Por lo que respecta al bodrio “Cincuenta sombras de Grey” (editorial Grijalbo), quiero dejar constancia de que la intriga es repetitiva y previsible; y lo que es “repetitivo” cansa; y lo que es “previsible” carece de interés y no es informativo. Por otro lado, la autora hace gala de un léxico liliputiense y acumula, página a página, latiguillos estúpidos y sin sentido, que denotan una miseria lingüística, que la descalifica para el oficio de “escribidor”.

 En efecto, en cada página, la narradora repite sin cesar las mismas muletillas: “frunce” el ceño o los labios o la boca; o “se sonroja”; o “¡¡¡uau!!!”; o “pone los ojos en blanco”; o “piensa en la diosa que lleva dentro”; o “se muerde el labio inferior”; o “gruñe”; o “se le sube el corazón a la boca”, etc. Ante esto, uno se pregunta cómo la editorial Grijalbo no arrojó este anti-texto a ese gran amigo de todo buen escritor, la papelera. Parece que, para esta editorial, ha primado más la cuenta de resultados —aunque haya tenido que dar bazofia de la peor especie a sus lectores— que la calidad del producto ofrecido a los mismos. Por eso, dejo constancia aquí de que nunca más mercaré ninguno de sus productos. Y por eso, coloco a la Editorial Grijalbo entre aquellas que dan gato por liebre.

Lamento nuevamente el haber puesto los cuernos a los “clásicos” y el haber leído este libro.
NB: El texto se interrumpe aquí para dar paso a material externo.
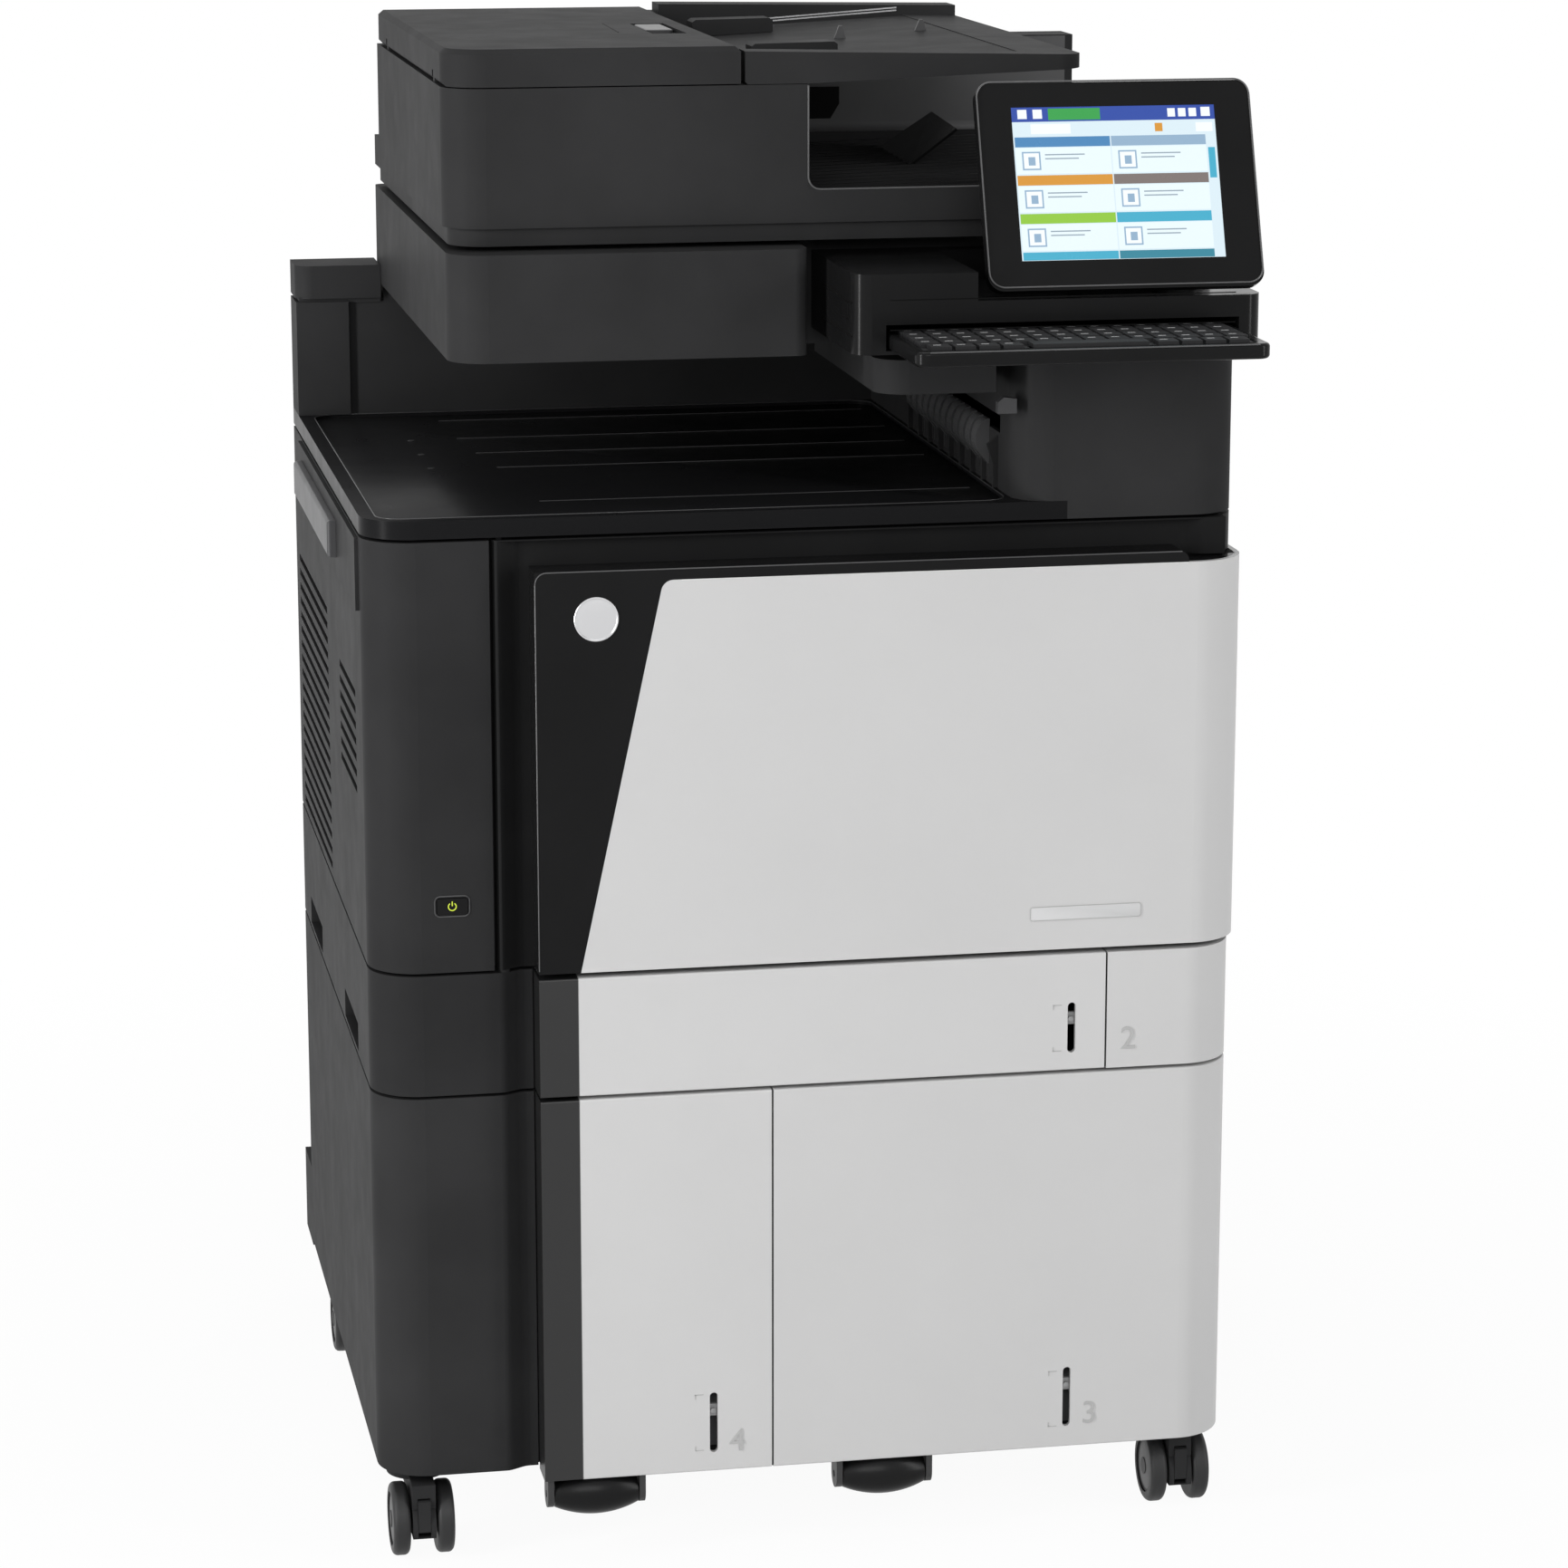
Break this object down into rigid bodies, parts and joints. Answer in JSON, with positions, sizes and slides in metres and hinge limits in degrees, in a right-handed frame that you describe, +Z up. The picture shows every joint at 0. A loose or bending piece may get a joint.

Por eso, juro y perjuro que, en el futuro, les seré fiel a mis clásicos de toda la vida. Y hago propósito de enmienda citando lo que dijo, en su día, Don Juan Carlos I, para pedir perdón por haberse ido de pendoneo con “la otra”: “Lo siento mucho. Me he equivocado y no volverá a ocurrir”. Si “somos lo que comemos” (Feuerbach), yo añadiría que también “somos lo que leemos”. Y por eso, se podría afirmar: “dime qué lees y te diré quién eres”.